Barring a horrific collapse in our way of life, in which our economy looses the stability of a middle class, the problem for American unions will be that the cost of living - and employing workers - in countries like Bangladesh will still likely be far less than they are in North America, at least for many years to come.  Plus, even if the entire world unionized tomorrow, there are still huge problems in most foreign countries that will not be overcome simply because workers are paid more money.  Florrid political corruption is endemic across much of the globe, along with cultural mores that can be punitive, discriminatory, and vehemently opposed to the civil rights laws that most Western countries have.  And I'm not talking about controversial things like gay marriage - I'm talking about the human rights of women and children not to be exploited because of their gender or age.  Look no further than China  for proof.  It's perhaps the best example of a government's trouncing of human rights while still being able to become a manufacturing powerhouse big enough to dethrone the United States' economy - which some experts predict could happen this year.

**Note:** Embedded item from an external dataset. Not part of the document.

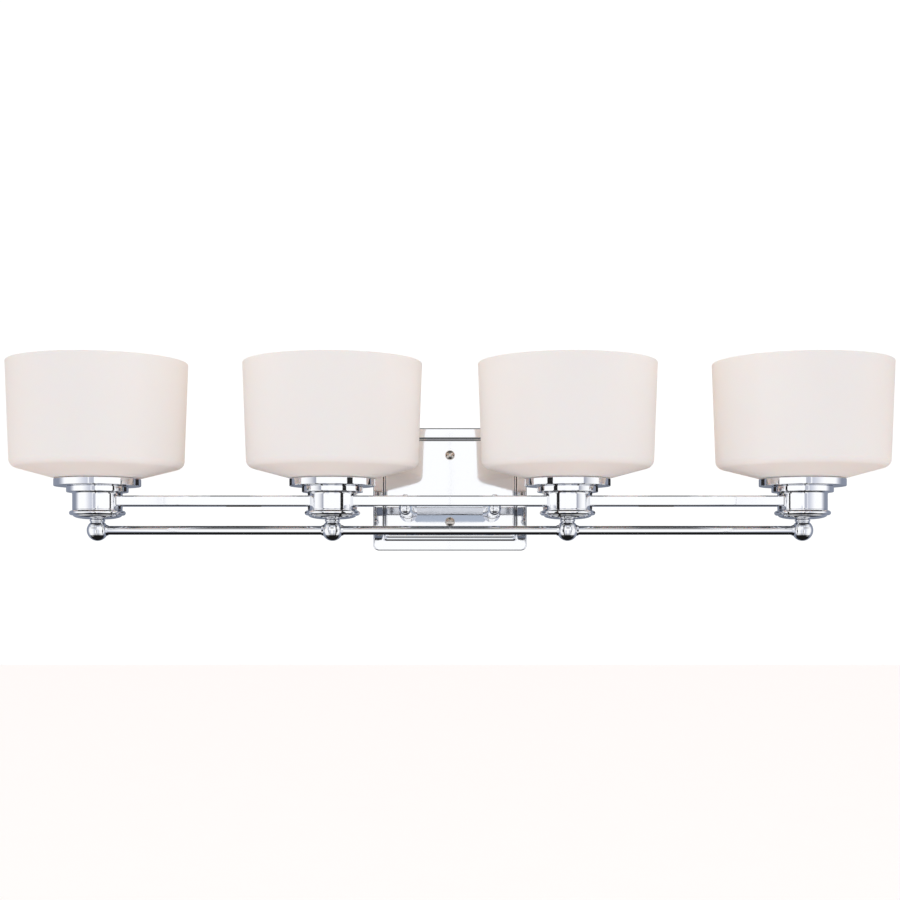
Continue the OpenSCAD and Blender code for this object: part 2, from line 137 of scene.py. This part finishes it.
def chrome():
    """Bright chrome plate: near-mirror, with a faint waviness and wiped haze."""
    material, s, p = new_material("chrome")
    haze = s.noise(38.0, 3.0)
    p.inputs["Base Color"].default_value = (0.80, 0.81, 0.835, 1.0)
    p.inputs["Metallic"].default_value = 1.0
    s.link(s.span(haze, 0.35, 0.75, 0.035, 0.075), p.inputs["Roughness"])
    s.link(s.bump(s.noise(60.0, 1.0), 0.00004, 0.35), p.inputs["Normal"])
    return material


def opal_glass():
    """Satin-etched opal glass: milky, slightly warm, with a fine even grain."""
    material, s, p = new_material("opal_glass")
    cloud = s.noise(9.0, 3.0)
    milk = s.mix(cloud, (0.925, 0.905, 0.888, 1), (0.945, 0.930, 0.915, 1))
    s.link(milk, p.inputs["Base Color"])
    p.inputs["Subsurface Weight"].default_value = 0.25
    p.inputs["Subsurface Radius"].default_value = (1.0, 0.7, 0.55)
    p.inputs["Subsurface Scale"].default_value = 0.004
    p.inputs["IOR"].default_value = 1.5
    p.inputs["Specular IOR Level"].default_value = 0.35
    s.link(s.span(cloud, 0.2, 0.8, 0.46, 0.56), p.inputs["Roughness"])
    s.link(s.bump(s.noise(2600.0, 2.0), 0.00002, 0.25), p.inputs["Normal"])
    return material


def porcelain():
    """Glazed white porcelain with faint cloudiness under its gloss."""
    material, s, p = new_material("porcelain")
    glaze = s.mix(s.noise(70.0), (0.84, 0.83, 0.79, 1), (0.90, 0.89, 0.86, 1))
    s.link(glaze, p.inputs["Base Color"])
    p.inputs["Roughness"].default_value = 0.16
    p.inputs["Coat Weight"].default_value = 0.4
    s.link(s.bump(s.noise(240.0), 0.00006, 0.4), p.inputs["Normal"])
    return material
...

Perhaps it's telling that King's efforts at global unionization have apparently not gone over well with his constituency here.  Apparently, a significant portion of America's organized labor force remains unconvinced of their perilous status, undeterred by the reality of globalization, and unfazed by the plight of those working under far more dangerous conditions - and for far less pay - to make the same stuff overseas that was being made here just a few years ago.

If that's the case, and King's going-around-through-the-back-door strategy of shoring up American jobs fails to impress the very people whose jobs he thinks he can save, then I guess perhaps we'll have our final answer regarding whether or not North American unions have officially become obsolete.

Even by their own leaderships' standards.